The New Balance Thread...

This is not an attempt to start a new balance thread, as there’s already one for the current game mechanics. Rather, this started out as an attempt to quantify the value of a hull, and ended up exposing some areas where the game could be improved. I also accidentally discovered exactly what makes The Tribe so over-powered. Anyway, read on…

Hull Values in GSB

  1. The credit is the true resource of the game. Speed, power, offensive/defensive capability are all subject to this. Speed by the number of engines, which costs you credits. Power by the number of generators, which costs you credits. Offensive capability by the number and type of weapons on your ship, which cost you credits etc…

  2. The true value of a hull is in how much money it will save you while still accomplishing your goals, leaving you more money to buy more hulls.

  3. Hull Bonuses are there to reduce(or increase) the cost of the attribute they effect, thereby saving(or costing) you credits.

  4. Hull Integrity boosts are different. They increase the intrinsic hull value of EVERY ITEM added to the ship. This means you increase the value of EVERY ITEM, yet it’s cost remains the same.
    [*]This is what makes The Tribe OP. Every time you add a module or turret to your ship, you increase the longevity of the ship. If you actually add armor or shields, you STILL add hull points as well. Yes, the armor/shield amount/power is reduced, but it’s resistance is NOT. You get all the benefits of the shield/armor you added in terms of resistances, half the damage absorbable, but have added a full +100% of the hp of the module to your hull. The ships just will NOT die. Their shields will drop, their armor will get pounded, but that’s just the icing on the cake for them. You’ve got to DESTROY them to stop them, and they keep coming at you while you do it. Take any other race and you’ll see their armor or shields cannot stand up to a pounding for even a fraction of the time a tribe hull can, and here’s the rub. The other races have to buy dedicated items to take advantage of their bonuses. Tribe? Nah… We get our hull bonus just by buying crap for our ships, no matter WHAT it is. Nowhere is this disparity more evident than in buying weapons. A weapon increases the offensive power of your ship. A weapon for the tribe increases offensive power AND defensive power. If you want to win, play Tribe… At least until Cliffski fixes this.

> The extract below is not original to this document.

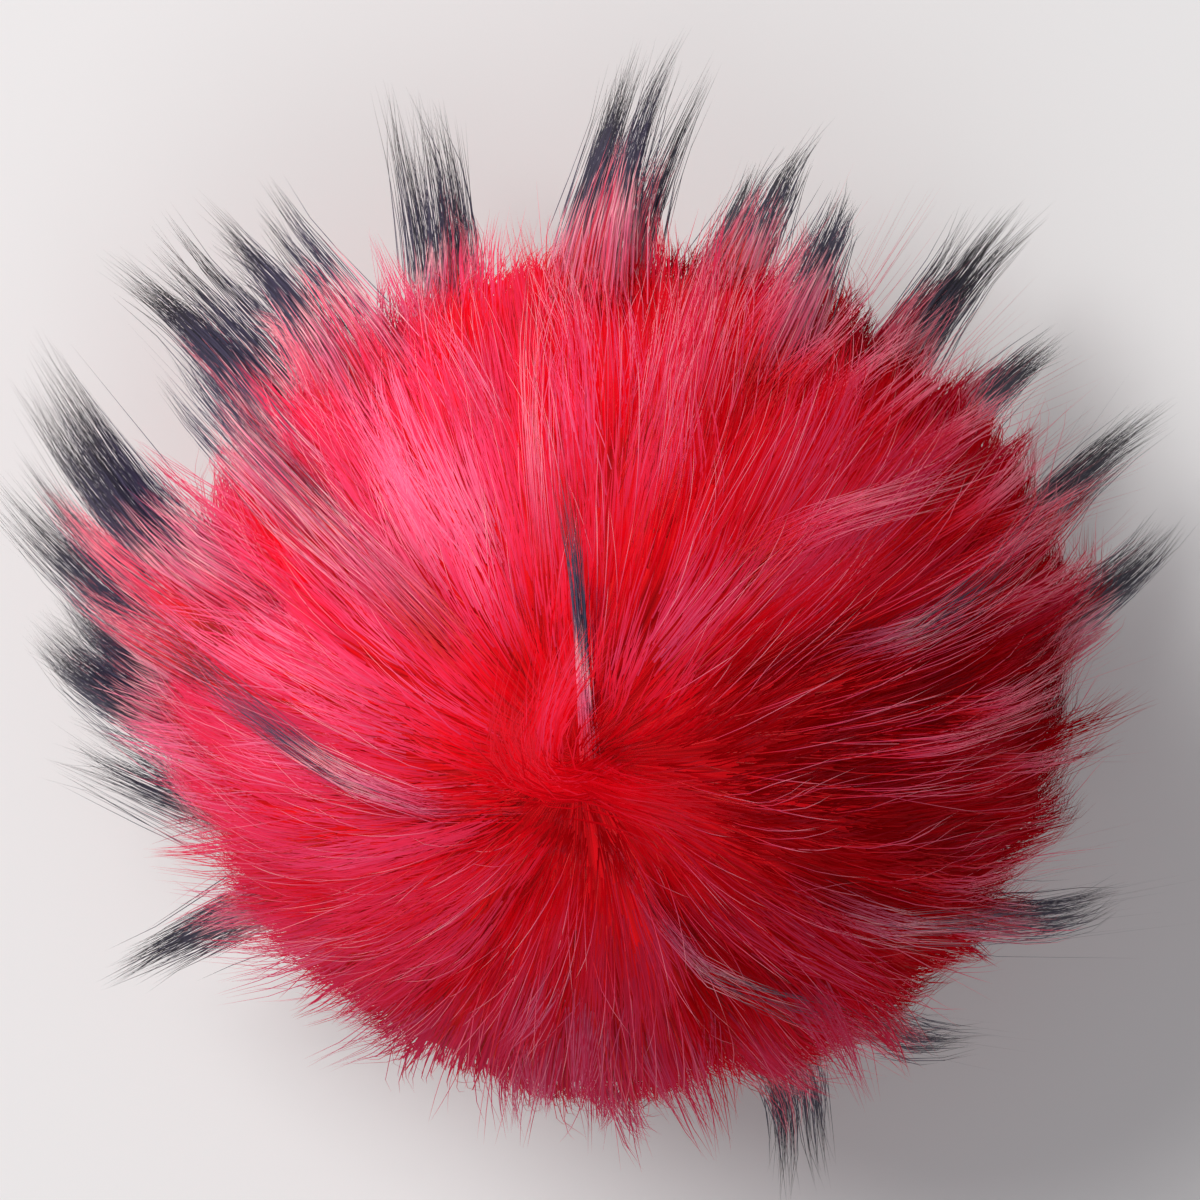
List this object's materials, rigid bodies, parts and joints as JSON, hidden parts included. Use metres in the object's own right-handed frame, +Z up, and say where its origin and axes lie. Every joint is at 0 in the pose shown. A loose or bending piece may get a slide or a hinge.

  5. If you don’t have tribe, picking a hull with the highest hull bonus possible can give you the biggest bang for your buck.
    ]The true value of a hull is therefore it’s cost divided by it’s potential cost savings.

  6. Hull Integrity increases the defensive capability with every item added to the ship, so each percentage point of hull integrity carries the highest value.

  7. For armor, power, shield, and speed, use the following paragraph, substituting the word for .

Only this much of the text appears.